From the data that follows, print exactly the lines starting at the one containing "bead = [knob_d" and ending at the one containing "bpy.data.objects.remove(obj)"; include both of them and nothing more.

***** Data provided *****

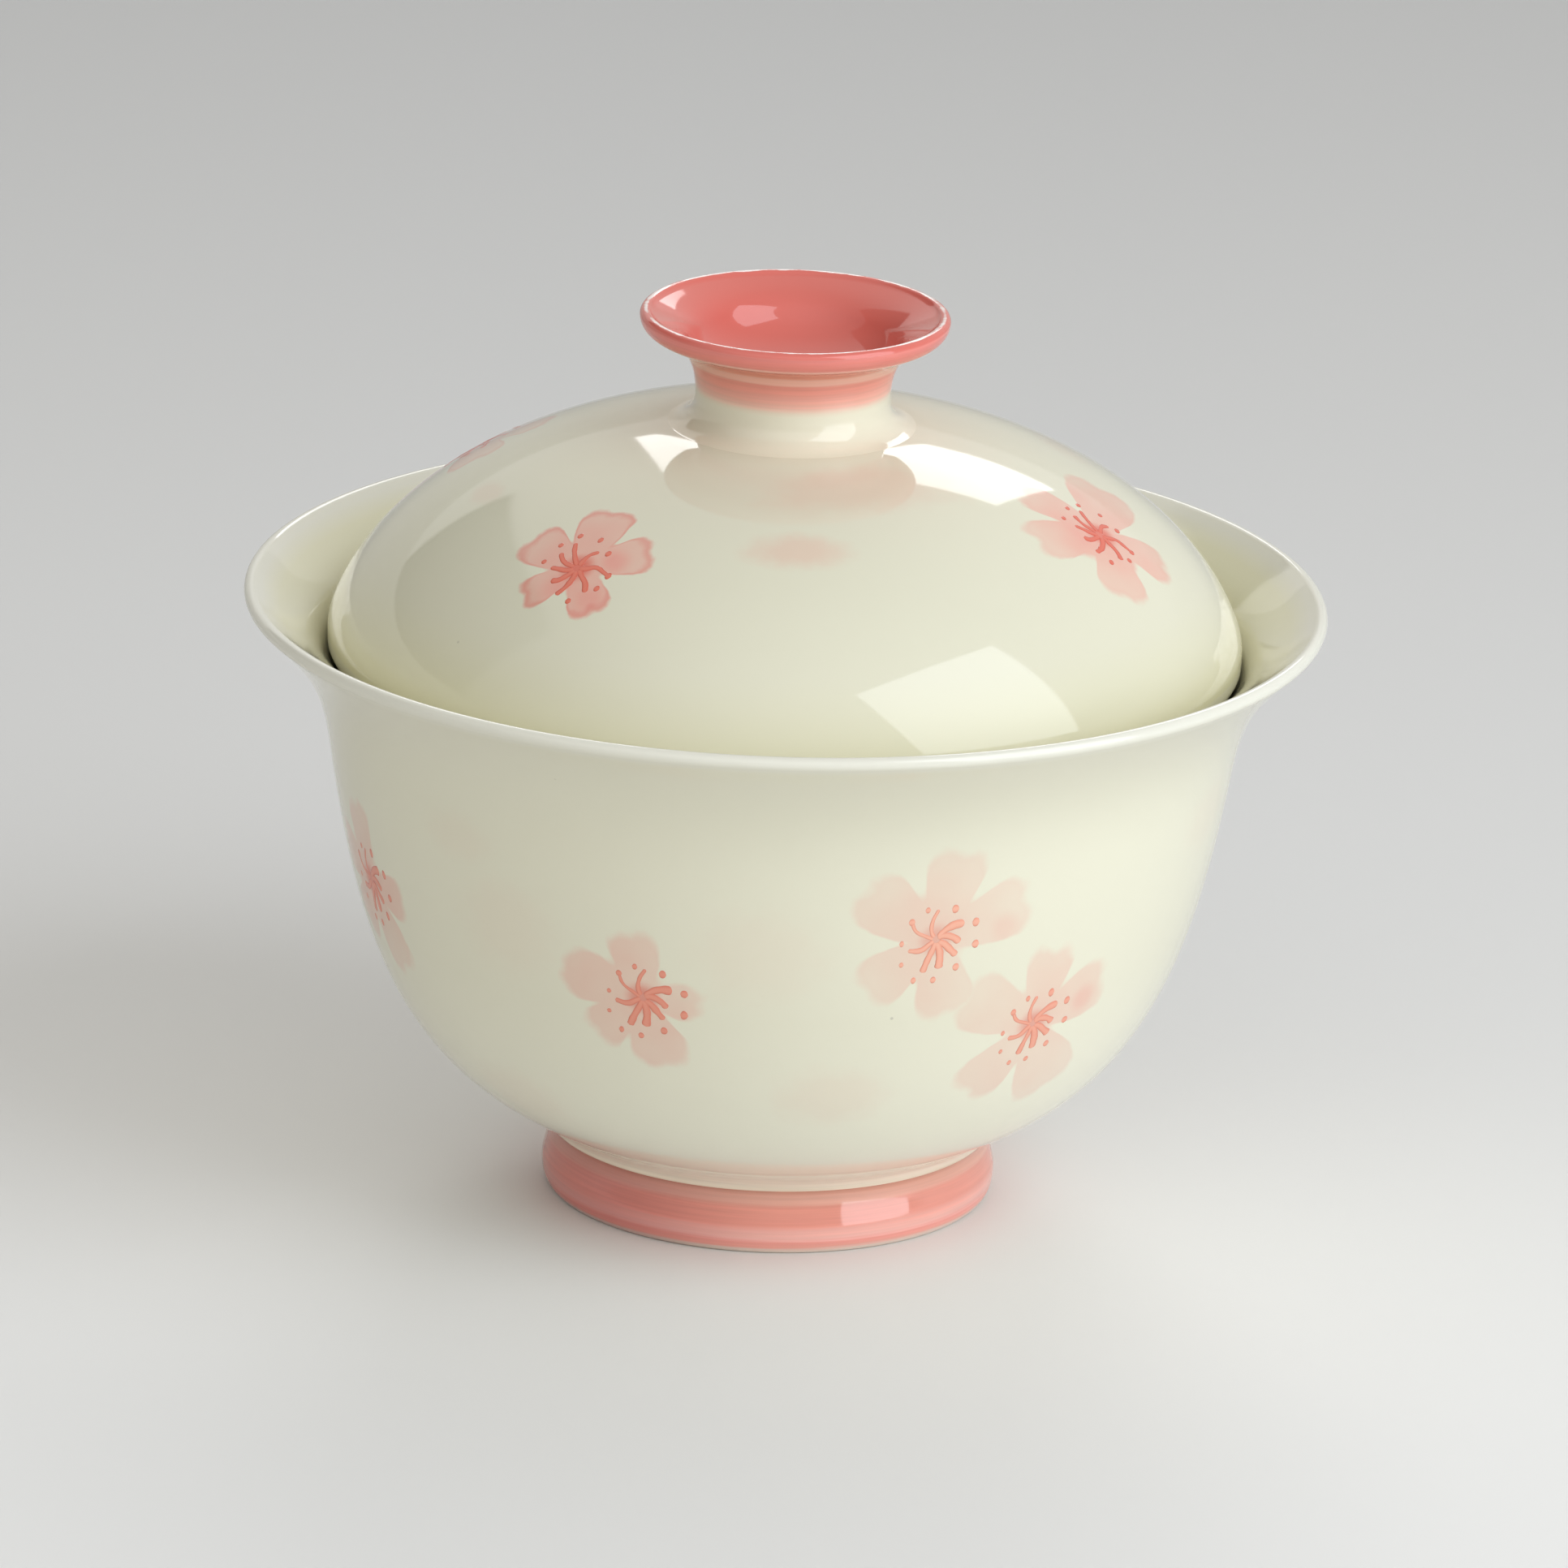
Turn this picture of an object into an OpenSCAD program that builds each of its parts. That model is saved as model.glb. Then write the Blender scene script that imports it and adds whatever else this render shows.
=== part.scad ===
// Lidded porcelain tea bowl: a deep flared bowl on a foot ring, and a domed lid with a cup-shaped knob.
// The origin is on the surface that the foot ring stands on, under the centre of the bowl. +Z is up.

/* [Bowl] */
// Diameter across the outside of the flared lip
rim_d = 105; // [103:0.5:108]
// Height of the lip above the table
bowl_h = 60.3; // [59:0.1:62]
// Outside diameter of the wall where it stands steepest, below the flare
wall_d = 87; // [86:0.5:88]
// Height at which the wall stands steepest
wall_z = 42; // [40:0.5:43]
// Thickness of the rounded lip
lip_t = 1.4; // [1.2:0.1:1.8]
// Thickness of the wall from just below the lip down
wall_t = 2.6; // [2.2:0.1:2.8]
// Thickness of the bowl's floor
floor_t = 3.4; // [3:0.1:4.5]

/* [Foot ring] */
// Largest diameter of the foot ring
foot_d = 44.3; // [42:0.1:46]
// Height of the foot ring
foot_h = 6.4; // [5.5:0.1:6.6]
// Width of the ring's wall
foot_t = 3.6; // [3:0.1:5]

/* [Lid] */
// Largest diameter of the lid, at its edge
lid_d = 88.7; // [87:0.1:90]
// Height of the lid's flat crown above the centre of its rounded edge
lid_rise = 22.5; // [20:0.5:24]
// Thickness of the lid
lid_t = 2.6; // [2.2:0.1:3]
// Space left between the lid's edge and the flare that it rests on
seat_gap = 0.3; // [0.2:0.05:0.5]

/* [Knob] */
// Diameter across the knob's lip
knob_d = 30; // [28:0.5:33]
// Height of the knob above the lid's crown
knob_h = 11.2; // [10.5:0.1:13]
// Diameter of the knob's waist
neck_d = 18.9; // [17.5:0.1:20]
// Depth of the hollow in the top of the knob
cup_depth = 6.4; // [5:0.1:7]

/* [Hidden] */
$fn = 96;

ivory = [0.91, 0.90, 0.82];
rose = [0.86, 0.50, 0.46];
steps = 20;            // straight stretches along each curve of a profile
crown_r = 12;          // radius of the flat that the knob stands on
flare_depth = 5.5;     // how far below the lip the wall reaches its full thickness
edge_band = 1.3;       // upright band above the round of the lid's edge
lip_r = lip_t / 2;
edge_r = lid_t / 2;
bead_r = 0.6;          // round of the knob's lip

// A point at distance d from p, in the direction that is a degrees above horizontal
function along(p, a, d) = p + d * [cos(a), sin(a)];

// Points of the cubic curve from a to d with control points b and c, without its last point
function curve(a, b, c, d, n = steps) = [for (i = [0 : n - 1]) let (t = i / n, u = 1 - t)
    u * u * u * a + 3 * u * u * t * b + 3 * u * t * t * c + t * t * t * d];

// Points of an arc about c from angle a0 to angle a1, both ends included
function arc(c, r, a0, a1, n = 8) = [for (i = [0 : n]) along(c, a0 + (a1 - a0) * i / n, r)];

function reversed(v) = [for (i = [len(v) - 1 : -1 : 0]) v[i]];

// Unit normal on the left of a line of points, at point i
function left_normal(v, i) = let (p = v[max(i - 1, 0)], q = v[min(i + 1, len(v) - 1)], d = q - p)
    [-d.y, d.x] / norm(d);

// ---- Bowl profile, as [radius, height], from the foot out and up to the lip ----
lip_angle = 41;                                   // slope of the flare where it meets the lip
root = [foot_d / 2 - 0.5, foot_h];                // corner where the wall leaves the foot ring
heel = [foot_d / 2 + 1.85, foot_h + 2.2];         // end of the small fillet above that corner
heel_angle = 25;
waist = [wall_d / 2, wall_z];
waist_angle = 80.3;
lip = [rim_d / 2 - lip_r, bowl_h - lip_r];        // centre of the round of the lip
flare_end = along(lip, lip_angle - 90, lip_r);

bowl_outside = concat(
    curve(root, along(root, 82, 0.8), along(heel, heel_angle, -1.4), heel, 6),
    curve(heel, along(heel, heel_angle, 13.7), along(waist, waist_angle, -17.5), waist),
    curve(waist, along(waist, waist_angle, 6.8), along(flare_end, lip_angle, -10), flare_end),
    [flare_end]);

// Wall thickness at height z: lip_t at the lip, wall_t below the flare, floor_t at the foot
function smooth(t) = let (x = min(max(t, 0), 1)) x * x * (3 - 2 * x);
function thickness(z) = lip_t + (wall_t - lip_t) * smooth((flare_end.y - z) / flare_depth)
    + (floor_t - wall_t) * smooth((wall_z / 2 - z) / (wall_z / 2 - heel.y));

wall_points = [for (p = bowl_outside) if (p.x > heel.x - 0.01) p];
bowl_inside = [for (i = [len(wall_points) - 1 : -1 : 0])
    wall_points[i] + thickness(wall_points[i].y) * left_normal(wall_points, i)];
last_inside = bowl_inside[len(bowl_inside) - 1];
floor_z = foot_h + floor_t;
floor_points = curve(last_inside, along(last_inside, heel_angle, -4.5), [7, floor_z], [0, floor_z], 10);
lip_round = arc(lip, lip_r, lip_angle - 90, lip_angle + 90);

module bowl_body() {
    color(ivory) rotate_extrude()
        polygon(concat([[0, foot_h]], bowl_outside, [for (i = [1 : 7]) lip_round[i]], bowl_inside,
                       [for (i = [1 : len(floor_points) - 1]) floor_points[i]], [[0, floor_z]]));
}

// ---- Foot ring: bulges below the middle and turns in to a narrow contact face ----
contact_out = foot_d / 2 - 0.85;
contact_in = foot_d / 2 - foot_t + 0.4;
bulge = [foot_d / 2, 2];
foot_outside = concat(
    curve([contact_out, 0], [contact_out + 0.5, 0.1], bulge - [0, 1], bulge, 8),
    curve(bulge, bulge + [0, 1.5], root - [0, 1.5], root, 8),
    [root]);

module foot_ring() {
    color(rose) rotate_extrude()
        polygon(concat(foot_outside, [[root.x - foot_t - 0.6, foot_h]],
                       curve([root.x - foot_t - 0.4, foot_h - 1], [root.x - foot_t, foot_h - 3],
                             [contact_in - 0.35, 1], [contact_in, 0], 6),
                       [[contact_in, 0]]));
}

// ---- Lid: its edge comes down inside the flare until it is seat_gap away from it ----
edge_x = lid_d / 2 - edge_r;
reach = edge_r + seat_gap;
seat_z = max([for (p = bowl_inside) if (abs(p.x - edge_x) < reach) p.y + sqrt(reach * reach - pow(p.x - edge_x, 2))]);
crown = [crown_r, seat_z + lid_rise];
edge_top = [lid_d / 2, seat_z + edge_band];
crown_angle = -8;

dome_outside = concat(
    curve(edge_top, edge_top + [0, 2.8], along(crown, crown_angle, 26), crown),
    [crown]);
dome_inside = [for (i = [len(dome_outside) - 1 : -1 : 0])
    dome_outside[i] + lid_t * left_normal(dome_outside, i)];
crown_inside = dome_inside[0];
crown_under = crown_inside.y - crown_r / 2 * tan(crown_angle);
edge_round = arc([edge_x, seat_z], edge_r, 180, 360, 12);

module lid_dome() {
    color(ivory) rotate_extrude()
        polygon(concat(edge_round, dome_outside, [[0, crown.y], [0, crown_under]],
                       reversed(curve(crown_inside, [crown_r / 2, crown_under], [crown_r / 4, crown_under],
                                      [0, crown_under], 8)),
                       [for (i = [1 : len(dome_inside) - 2]) dome_inside[i]]));
}

// ---- Knob: a solid waist that opens upwards into a small cup with a rounded lip ----
knob_top = crown.y + knob_h;
neck = [neck_d / 2, crown.y + 2.7];
bead = [knob_d / 2 - bead_r, knob_top - bead_r];
bead_under = along(bead, -50, bead_r);
bead_inner = along(bead, 150, bead_r);
cup_z = knob_top - cup_depth;

knob_profile = concat(
    [[0, crown.y]],
    curve(crown, along(crown, crown_angle, -1.3), neck - [0, 1.6], neck, 8),
    curve(neck, neck + [0, 4.9], along(bead_under, 43, -3.4), bead_under, 14),
    arc(bead, bead_r, -50, 150),
    [for (i = [1 : 13]) curve(bead_inner, along(bead_inner, -120, 3.2), [7.5, cup_z], [0, cup_z], 14)[i]],
    [[0, cup_z]]);

module lid_knob() {
    color(rose) rotate_extrude() polygon(knob_profile);
}

bowl_body();
foot_ring();
lid_dome();
lid_knob();
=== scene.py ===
# Lidded porcelain tea bowl with cherry blossoms painted by hand. Profiles are drawn in millimetres,
# as (radius, height) from the table up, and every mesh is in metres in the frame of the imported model.
import math
import bpy
import bmesh
from mathutils import Matrix, Vector


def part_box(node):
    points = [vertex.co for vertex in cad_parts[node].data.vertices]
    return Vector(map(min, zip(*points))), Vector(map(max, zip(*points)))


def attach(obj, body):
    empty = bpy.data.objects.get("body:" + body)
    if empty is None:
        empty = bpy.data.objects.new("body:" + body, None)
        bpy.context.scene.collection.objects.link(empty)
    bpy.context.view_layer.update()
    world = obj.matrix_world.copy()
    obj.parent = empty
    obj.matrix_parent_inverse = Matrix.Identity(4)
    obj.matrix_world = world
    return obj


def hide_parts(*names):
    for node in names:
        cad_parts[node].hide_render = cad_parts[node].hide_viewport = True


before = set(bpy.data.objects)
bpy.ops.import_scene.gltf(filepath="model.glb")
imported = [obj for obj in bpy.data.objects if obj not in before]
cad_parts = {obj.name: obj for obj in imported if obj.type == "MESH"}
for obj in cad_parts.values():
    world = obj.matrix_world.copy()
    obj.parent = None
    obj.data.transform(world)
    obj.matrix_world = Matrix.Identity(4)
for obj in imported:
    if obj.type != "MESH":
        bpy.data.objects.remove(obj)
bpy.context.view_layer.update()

# ---- Bowl body -------------------------------------------------------------------------------------
# A deep round wall with a thin flared lip, thrown in porcelain, turned to an even wall and dipped in
# a clear glossy glaze that fires to a warm ivory. It stands on the foot ring, luted on with slip.
MM = 0.001
LOW, HIGH = 0, 1


def corner(node_name, which):
    """The lowest or highest corner of a CAD node, in millimetres."""
    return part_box(node_name)[which] / MM


rim_r = corner("bowl_body", HIGH).x
bowl_h = corner("bowl_body", HIGH).z
foot_h = corner("bowl_body", LOW).z
foot_r = corner("foot_ring", HIGH).x
waist_r, waist_z, waist_angle = 43.5, 42.0, 80.3      # where the wall stands steepest
lip_t, wall_t, floor_t = 1.4, 2.6, 3.4                # thickness at the lip, wall and floor
lip_angle = 41.0                                      # slope of the flare at the lip
flare_depth = 5.5                                     # the wall thins to the lip over this height
heel_angle = 25.0                                     # slope of the wall just above the foot


def point(radius, height):
    return Vector((radius, height))


def along(start, degrees, distance):
    """The point at a distance from start, in a direction measured from level."""
    turn = math.radians(degrees)
    return start + distance * point(math.cos(turn), math.sin(turn))


def curve(a, b, c, d, steps=24):
    """Points of the cubic curve from a to d with handles b and c, without its last point."""
    points = []
    for i in range(steps):
        t = i / steps
        u = 1 - t
        points.append(u ** 3 * a + 3 * u * u * t * b + 3 * u * t * t * c + t ** 3 * d)
    return points


def arc(centre, radius, start, end, steps=12):
    """Points of a round from one angle to another, both ends included."""
    return [along(centre, start + (end - start) * i / steps, radius) for i in range(steps + 1)]


def smooth(t):
    t = min(max(t, 0.0), 1.0)
    return t * t * (3 - 2 * t)


def inner_face(outline, thickness):
    """The outline moved to its left by a thickness that depends on height, then turned to run back."""
    moved = []
    last = len(outline) - 1
    for i, p in enumerate(outline):
        run = (outline[min(i + 1, last)] - outline[max(i - 1, 0)]).normalized()
        moved.append(p + thickness(p.y) * point(-run.y, run.x))
    return moved[::-1]


lip_r = lip_t / 2
lip = point(rim_r - lip_r, bowl_h - lip_r)
flare_end = along(lip, lip_angle - 90, lip_r)
root = point(foot_r - 0.5, foot_h)
heel = point(foot_r + 1.85, foot_h + 2.2)
waist = point(waist_r, waist_z)
floor_z = foot_h + floor_t


def bowl_thickness(height):
    thinning = smooth((flare_end.y - height) / flare_depth)
    thickening = smooth((waist_z / 2 - height) / (waist_z / 2 - heel.y))
    return lip_t + (wall_t - lip_t) * thinning + (floor_t - wall_t) * thickening


bowl_fillet = curve(root, along(root, 82, 0.8), along(heel, heel_angle, -1.4), heel, 6)
bowl_wall = (
    curve(heel, along(heel, heel_angle, 13.7), along(waist, waist_angle, -17.5), waist)
    + curve(waist, along(waist, waist_angle, 6.8), along(flare_end, lip_angle, -10), flare_end)
    + [flare_end]
)
bowl_inside = inner_face(bowl_wall, bowl_thickness)
bowl_floor = curve(bowl_inside[-1], along(bowl_inside[-1], heel_angle, -4.5),
                   point(7, floor_z), point(0, floor_z), 10)
bowl_profile = (
    [point(0, foot_h)] + bowl_fillet + bowl_wall
    + arc(lip, lip_r, lip_angle - 90, lip_angle + 90)[1:-1]
    + bowl_inside + bowl_floor[1:] + [point(0, floor_z)]
)


def add(tree, kind, links=None, **settings):
    """Adds a node, sets it up, and links or fills its inputs by name or number."""
    made = tree.nodes.new(kind)
    for name, value in settings.items():
        setattr(made, name, value)
    for key, value in (links or {}).items():
        if isinstance(value, bpy.types.NodeSocket):
            tree.links.new(value, made.inputs[key])
        else:
            made.inputs[key].default_value = value
    return made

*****

Reply to the task:
bead = [knob_d / 2 - bead_r, knob_top - bead_r];
bead_under = along(bead, -50, bead_r);
bead_inner = along(bead, 150, bead_r);
cup_z = knob_top - cup_depth;

knob_profile = concat(
    [[0, crown.y]],
    curve(crown, along(crown, crown_angle, -1.3), neck - [0, 1.6], neck, 8),
    curve(neck, neck + [0, 4.9], along(bead_under, 43, -3.4), bead_under, 14),
    arc(bead, bead_r, -50, 150),
    [for (i = [1 : 13]) curve(bead_inner, along(bead_inner, -120, 3.2), [7.5, cup_z], [0, cup_z], 14)[i]],
    [[0, cup_z]]);

module lid_knob() {
    color(rose) rotate_extrude() polygon(knob_profile);
}

bowl_body();
foot_ring();
lid_dome();
lid_knob();
=== scene.py ===
# Lidded porcelain tea bowl with cherry blossoms painted by hand. Profiles are drawn in millimetres,
# as (radius, height) from the table up, and every mesh is in metres in the frame of the imported model.
import math
import bpy
import bmesh
from mathutils import Matrix, Vector


def part_box(node):
    points = [vertex.co for vertex in cad_parts[node].data.vertices]
    return Vector(map(min, zip(*points))), Vector(map(max, zip(*points)))


def attach(obj, body):
    empty = bpy.data.objects.get("body:" + body)
    if empty is None:
        empty = bpy.data.objects.new("body:" + body, None)
        bpy.context.scene.collection.objects.link(empty)
    bpy.context.view_layer.update()
    world = obj.matrix_world.copy()
    obj.parent = empty
    obj.matrix_parent_inverse = Matrix.Identity(4)
    obj.matrix_world = world
    return obj


def hide_parts(*names):
    for node in names:
        cad_parts[node].hide_render = cad_parts[node].hide_viewport = True


before = set(bpy.data.objects)
bpy.ops.import_scene.gltf(filepath="model.glb")
imported = [obj for obj in bpy.data.objects if obj not in before]
cad_parts = {obj.name: obj for obj in imported if obj.type == "MESH"}
for obj in cad_parts.values():
    world = obj.matrix_world.copy()
    obj.parent = None
    obj.data.transform(world)
    obj.matrix_world = Matrix.Identity(4)
for obj in imported:
    if obj.type != "MESH":
        bpy.data.objects.remove(obj)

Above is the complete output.